別府 僕は映画です。それこそ名作からB級っぽいものまで何でも観ます。好きな作品は『シティ・オブ・ゴッド』(2003年公開、フェルナンド・メイレレス監督作)。あれってカレー、ピザ、パスタ、ステーキをパンで挟んでハンバーガーにしたというか(笑)、美味しい要素がたくさん入っていて、ごちゃごちゃ。しかも出演しているのはほとんど素人。やたら挑戦的なのがいいですよね。
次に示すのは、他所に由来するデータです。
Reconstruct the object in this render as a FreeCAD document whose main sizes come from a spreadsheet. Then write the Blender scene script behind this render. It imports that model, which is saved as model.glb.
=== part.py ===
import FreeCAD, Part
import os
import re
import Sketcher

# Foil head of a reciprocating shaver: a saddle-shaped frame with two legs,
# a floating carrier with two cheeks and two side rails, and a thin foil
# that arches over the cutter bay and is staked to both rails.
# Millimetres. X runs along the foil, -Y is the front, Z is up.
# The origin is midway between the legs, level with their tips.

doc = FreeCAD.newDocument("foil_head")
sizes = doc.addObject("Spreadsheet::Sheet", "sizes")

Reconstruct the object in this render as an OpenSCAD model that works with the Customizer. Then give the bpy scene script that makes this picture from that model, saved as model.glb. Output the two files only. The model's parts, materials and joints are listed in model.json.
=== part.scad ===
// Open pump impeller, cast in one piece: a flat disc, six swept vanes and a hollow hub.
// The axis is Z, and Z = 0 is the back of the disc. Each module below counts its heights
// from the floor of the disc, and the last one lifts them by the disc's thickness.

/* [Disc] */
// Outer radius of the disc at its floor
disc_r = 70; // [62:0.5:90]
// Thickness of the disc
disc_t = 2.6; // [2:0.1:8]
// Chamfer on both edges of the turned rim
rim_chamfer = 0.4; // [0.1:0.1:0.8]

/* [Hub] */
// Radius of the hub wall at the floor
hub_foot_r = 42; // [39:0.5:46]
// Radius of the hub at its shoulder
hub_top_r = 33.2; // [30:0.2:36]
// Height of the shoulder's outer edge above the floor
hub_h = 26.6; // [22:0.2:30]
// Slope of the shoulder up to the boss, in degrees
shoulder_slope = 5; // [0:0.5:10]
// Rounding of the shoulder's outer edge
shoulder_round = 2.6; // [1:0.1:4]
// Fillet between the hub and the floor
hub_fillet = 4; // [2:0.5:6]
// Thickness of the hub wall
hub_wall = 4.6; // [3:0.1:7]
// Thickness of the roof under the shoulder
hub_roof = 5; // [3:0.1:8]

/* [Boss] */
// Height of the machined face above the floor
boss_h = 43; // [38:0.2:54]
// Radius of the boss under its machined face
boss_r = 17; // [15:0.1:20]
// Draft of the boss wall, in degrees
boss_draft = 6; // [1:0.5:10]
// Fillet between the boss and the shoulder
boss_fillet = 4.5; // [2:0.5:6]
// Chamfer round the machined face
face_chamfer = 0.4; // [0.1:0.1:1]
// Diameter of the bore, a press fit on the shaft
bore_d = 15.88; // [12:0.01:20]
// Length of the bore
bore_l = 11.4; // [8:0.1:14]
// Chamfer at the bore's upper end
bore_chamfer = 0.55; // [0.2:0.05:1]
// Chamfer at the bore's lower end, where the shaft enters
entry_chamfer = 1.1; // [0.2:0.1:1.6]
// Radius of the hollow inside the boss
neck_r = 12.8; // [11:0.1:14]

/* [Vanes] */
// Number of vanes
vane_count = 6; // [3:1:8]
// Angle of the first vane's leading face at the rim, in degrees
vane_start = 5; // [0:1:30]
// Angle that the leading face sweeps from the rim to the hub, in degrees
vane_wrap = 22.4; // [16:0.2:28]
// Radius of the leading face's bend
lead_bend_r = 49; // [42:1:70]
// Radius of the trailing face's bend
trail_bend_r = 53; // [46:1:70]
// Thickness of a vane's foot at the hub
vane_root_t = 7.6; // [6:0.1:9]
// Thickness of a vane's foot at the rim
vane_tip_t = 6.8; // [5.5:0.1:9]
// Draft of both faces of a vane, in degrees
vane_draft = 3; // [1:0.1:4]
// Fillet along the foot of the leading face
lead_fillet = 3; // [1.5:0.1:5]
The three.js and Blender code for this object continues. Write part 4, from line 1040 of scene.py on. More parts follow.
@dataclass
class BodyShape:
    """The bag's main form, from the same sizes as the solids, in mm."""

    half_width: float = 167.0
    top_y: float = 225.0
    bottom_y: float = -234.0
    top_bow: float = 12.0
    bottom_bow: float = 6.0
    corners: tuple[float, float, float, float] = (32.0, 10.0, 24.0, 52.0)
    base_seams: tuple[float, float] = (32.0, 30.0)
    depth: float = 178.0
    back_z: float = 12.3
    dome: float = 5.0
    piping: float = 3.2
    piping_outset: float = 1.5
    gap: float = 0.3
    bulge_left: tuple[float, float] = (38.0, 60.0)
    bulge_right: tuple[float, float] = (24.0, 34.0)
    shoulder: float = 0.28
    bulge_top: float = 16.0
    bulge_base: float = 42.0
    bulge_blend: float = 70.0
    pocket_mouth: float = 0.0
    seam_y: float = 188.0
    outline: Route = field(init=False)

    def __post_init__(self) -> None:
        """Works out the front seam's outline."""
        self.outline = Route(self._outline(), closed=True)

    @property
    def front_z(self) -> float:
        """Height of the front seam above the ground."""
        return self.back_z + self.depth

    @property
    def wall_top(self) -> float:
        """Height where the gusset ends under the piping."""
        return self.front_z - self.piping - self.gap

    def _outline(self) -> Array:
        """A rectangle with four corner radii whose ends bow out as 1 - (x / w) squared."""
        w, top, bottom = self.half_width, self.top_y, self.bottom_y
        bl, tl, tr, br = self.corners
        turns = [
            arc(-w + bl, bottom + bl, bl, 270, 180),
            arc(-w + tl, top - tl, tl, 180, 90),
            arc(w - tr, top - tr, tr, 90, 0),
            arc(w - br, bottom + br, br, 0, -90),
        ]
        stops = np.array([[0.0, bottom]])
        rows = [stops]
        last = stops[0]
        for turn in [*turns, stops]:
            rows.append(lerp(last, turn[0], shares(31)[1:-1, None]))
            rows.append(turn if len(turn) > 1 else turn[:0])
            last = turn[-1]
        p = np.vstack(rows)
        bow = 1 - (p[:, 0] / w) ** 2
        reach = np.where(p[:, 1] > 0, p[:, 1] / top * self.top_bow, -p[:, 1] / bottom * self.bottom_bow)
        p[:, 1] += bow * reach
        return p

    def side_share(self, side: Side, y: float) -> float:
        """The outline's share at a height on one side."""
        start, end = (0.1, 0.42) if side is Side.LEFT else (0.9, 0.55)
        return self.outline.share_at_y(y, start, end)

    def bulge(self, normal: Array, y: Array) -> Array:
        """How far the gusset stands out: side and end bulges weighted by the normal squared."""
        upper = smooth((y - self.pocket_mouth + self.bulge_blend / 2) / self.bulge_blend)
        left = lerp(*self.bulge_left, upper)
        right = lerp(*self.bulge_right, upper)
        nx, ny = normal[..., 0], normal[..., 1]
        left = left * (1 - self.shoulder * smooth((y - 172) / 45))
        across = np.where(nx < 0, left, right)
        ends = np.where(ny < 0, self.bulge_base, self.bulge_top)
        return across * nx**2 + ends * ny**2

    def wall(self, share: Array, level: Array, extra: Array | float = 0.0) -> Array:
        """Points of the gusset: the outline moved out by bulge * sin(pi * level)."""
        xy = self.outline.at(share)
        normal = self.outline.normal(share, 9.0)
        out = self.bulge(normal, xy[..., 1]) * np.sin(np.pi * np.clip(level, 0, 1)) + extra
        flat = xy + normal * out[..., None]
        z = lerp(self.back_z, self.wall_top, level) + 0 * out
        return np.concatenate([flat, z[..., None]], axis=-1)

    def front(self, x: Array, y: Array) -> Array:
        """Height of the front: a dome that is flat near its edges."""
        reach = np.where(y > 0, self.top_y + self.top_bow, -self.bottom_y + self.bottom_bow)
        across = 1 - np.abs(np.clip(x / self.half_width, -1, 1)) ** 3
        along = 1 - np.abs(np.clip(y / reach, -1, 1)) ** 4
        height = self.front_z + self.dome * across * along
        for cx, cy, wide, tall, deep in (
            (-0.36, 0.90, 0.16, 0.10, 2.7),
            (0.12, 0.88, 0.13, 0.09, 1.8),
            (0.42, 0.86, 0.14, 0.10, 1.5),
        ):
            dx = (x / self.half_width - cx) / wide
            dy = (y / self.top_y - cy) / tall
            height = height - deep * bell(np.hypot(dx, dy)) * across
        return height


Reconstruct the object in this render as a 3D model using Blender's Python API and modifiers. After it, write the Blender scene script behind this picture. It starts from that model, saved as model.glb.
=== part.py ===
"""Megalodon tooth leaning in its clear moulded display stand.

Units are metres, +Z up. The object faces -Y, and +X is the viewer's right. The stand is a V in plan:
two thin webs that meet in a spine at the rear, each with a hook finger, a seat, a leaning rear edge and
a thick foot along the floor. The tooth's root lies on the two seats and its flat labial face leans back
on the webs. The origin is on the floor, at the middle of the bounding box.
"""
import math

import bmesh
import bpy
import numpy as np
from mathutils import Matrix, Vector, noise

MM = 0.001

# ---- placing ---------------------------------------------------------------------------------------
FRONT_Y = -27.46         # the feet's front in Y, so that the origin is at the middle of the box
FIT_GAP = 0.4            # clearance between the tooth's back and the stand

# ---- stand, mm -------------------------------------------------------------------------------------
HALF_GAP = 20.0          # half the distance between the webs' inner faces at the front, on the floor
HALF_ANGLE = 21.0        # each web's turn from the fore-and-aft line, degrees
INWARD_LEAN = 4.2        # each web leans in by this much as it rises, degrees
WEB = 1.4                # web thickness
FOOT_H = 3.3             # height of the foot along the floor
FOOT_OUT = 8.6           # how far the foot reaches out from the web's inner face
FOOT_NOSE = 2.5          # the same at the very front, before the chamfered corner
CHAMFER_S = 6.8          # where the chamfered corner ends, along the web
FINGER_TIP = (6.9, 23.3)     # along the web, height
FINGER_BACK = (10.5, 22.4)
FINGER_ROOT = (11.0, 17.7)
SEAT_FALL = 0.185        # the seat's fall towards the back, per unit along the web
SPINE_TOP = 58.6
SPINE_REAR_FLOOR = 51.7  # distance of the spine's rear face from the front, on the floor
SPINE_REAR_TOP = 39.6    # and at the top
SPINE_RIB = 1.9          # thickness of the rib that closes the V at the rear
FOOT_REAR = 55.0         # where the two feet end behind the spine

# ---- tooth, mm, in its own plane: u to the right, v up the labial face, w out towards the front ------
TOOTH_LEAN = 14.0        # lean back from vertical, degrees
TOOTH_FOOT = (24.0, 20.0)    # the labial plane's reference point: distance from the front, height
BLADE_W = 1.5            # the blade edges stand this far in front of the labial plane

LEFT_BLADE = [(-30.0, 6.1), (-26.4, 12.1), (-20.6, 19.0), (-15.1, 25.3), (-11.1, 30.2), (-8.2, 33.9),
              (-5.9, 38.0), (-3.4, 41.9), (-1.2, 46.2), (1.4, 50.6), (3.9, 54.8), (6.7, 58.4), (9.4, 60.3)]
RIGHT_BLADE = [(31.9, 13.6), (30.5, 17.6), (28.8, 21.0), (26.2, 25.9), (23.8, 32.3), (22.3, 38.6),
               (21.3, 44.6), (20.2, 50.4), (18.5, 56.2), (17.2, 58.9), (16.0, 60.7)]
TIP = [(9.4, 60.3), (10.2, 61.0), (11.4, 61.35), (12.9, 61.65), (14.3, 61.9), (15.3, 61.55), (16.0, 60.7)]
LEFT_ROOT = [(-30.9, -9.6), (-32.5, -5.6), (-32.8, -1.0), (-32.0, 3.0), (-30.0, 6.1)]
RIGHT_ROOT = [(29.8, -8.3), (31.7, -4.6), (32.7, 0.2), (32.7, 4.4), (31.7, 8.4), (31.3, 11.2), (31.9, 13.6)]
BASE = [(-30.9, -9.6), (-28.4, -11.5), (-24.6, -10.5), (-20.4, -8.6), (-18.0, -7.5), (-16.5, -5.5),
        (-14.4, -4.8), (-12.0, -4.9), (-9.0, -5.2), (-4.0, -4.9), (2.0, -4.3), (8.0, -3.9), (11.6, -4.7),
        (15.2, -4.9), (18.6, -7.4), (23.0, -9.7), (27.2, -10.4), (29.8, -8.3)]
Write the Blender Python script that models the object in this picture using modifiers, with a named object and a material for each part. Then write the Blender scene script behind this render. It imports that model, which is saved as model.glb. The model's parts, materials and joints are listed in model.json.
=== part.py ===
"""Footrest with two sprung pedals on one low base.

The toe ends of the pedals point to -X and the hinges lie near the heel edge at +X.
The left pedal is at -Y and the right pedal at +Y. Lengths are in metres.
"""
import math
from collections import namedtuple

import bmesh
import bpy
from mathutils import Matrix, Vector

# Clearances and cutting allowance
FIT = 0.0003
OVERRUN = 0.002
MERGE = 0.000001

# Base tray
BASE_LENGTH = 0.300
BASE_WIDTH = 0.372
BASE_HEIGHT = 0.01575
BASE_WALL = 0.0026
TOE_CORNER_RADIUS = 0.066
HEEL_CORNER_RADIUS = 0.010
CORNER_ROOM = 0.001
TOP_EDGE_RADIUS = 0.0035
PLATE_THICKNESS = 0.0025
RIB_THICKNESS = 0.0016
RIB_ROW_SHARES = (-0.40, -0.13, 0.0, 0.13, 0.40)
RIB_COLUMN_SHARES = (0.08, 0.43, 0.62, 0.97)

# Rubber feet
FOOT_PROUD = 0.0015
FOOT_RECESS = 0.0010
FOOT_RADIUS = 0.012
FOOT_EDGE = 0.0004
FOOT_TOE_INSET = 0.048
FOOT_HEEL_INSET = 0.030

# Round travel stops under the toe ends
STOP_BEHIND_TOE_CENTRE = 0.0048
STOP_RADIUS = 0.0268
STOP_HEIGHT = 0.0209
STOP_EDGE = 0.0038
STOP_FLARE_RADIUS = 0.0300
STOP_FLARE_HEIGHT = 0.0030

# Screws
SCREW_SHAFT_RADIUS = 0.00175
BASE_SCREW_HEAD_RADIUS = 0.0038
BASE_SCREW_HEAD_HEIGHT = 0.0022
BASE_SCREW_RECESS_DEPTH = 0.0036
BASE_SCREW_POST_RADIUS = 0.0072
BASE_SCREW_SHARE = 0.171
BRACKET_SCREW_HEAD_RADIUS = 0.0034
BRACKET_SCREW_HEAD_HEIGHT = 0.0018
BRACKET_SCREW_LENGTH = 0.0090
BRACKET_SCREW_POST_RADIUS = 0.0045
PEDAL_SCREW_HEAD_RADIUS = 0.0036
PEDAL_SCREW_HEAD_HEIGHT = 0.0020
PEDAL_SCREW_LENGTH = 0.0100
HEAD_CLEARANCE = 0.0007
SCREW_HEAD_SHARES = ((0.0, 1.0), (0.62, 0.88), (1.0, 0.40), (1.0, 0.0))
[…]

松田 僕はファッションです。以前、古着屋で働いていた経験もあったり。自分を表現する上で大事にしている要素の一つです。MVでも自分たちの衣装を楽しんでスタイリングしています。ファッション次第で、曲のイメージが膨らむのが楽しいですよね。あとゲームも大好き。昔は『コール・オブ・デューティ』とかめちゃくちゃやってました。気づいたら朝になってるとか、時間が溶けていく感じがまた楽しくて(笑)。
――二人とも趣味を語りだしたらキリがなさそうです(笑)。いまやアーティストとして、どんどん注目度が高まってきていますが、今後の目標は?
松田 フェスに出て、ワンマンライブをやることですね。
別府 僕は海外でライブしたいです。アジアとか、アメリカとか。一体、どんな反応をもらえるのか気になります。
――ゆくゆくは誰かに曲を提供したりとか。
松田 たまに「やらないんですか?」って聞かれますよ。
別府 いつかぜひやってみたいです。アイドルの音楽も好きで聴いたりするので、アイドルに提供とかも楽しそうですね。
でもいまは自分たちの曲を書かないといけないので。まだ7曲しか持ち曲がないので、まずは自分たちの楽曲ですね。それこそワンマンなんて無理ですから。
――ありがとうございました。今後の活躍を楽しみにしております。最後に余談ですが、あるインタビューによれば、松田さんはYOASOBIの幾田(いくた)りらさんが好きだとか。
松田 はい。すごい好きなんですよ。というか、いろんなところで言ってますけど、とにかく幾田さんにお目にかかりたいです。
――いつかはYOASOBIとコラボなんて!
松田 あー、それは最高ですね。じつはそれが自分の中の目標だったりして(笑)。
●離婚伝説
松田歩(Vo)、別府純(Gt)の二人からなるバンド。2022年1月結成。8月ファーストシングル「愛が一層メロウ」をYouYubeにアップし、デジタル楽曲で配信。じわじわと話題を呼び、今年1月には3曲入りCD「愛が一層メロウ」の形でをリリースした。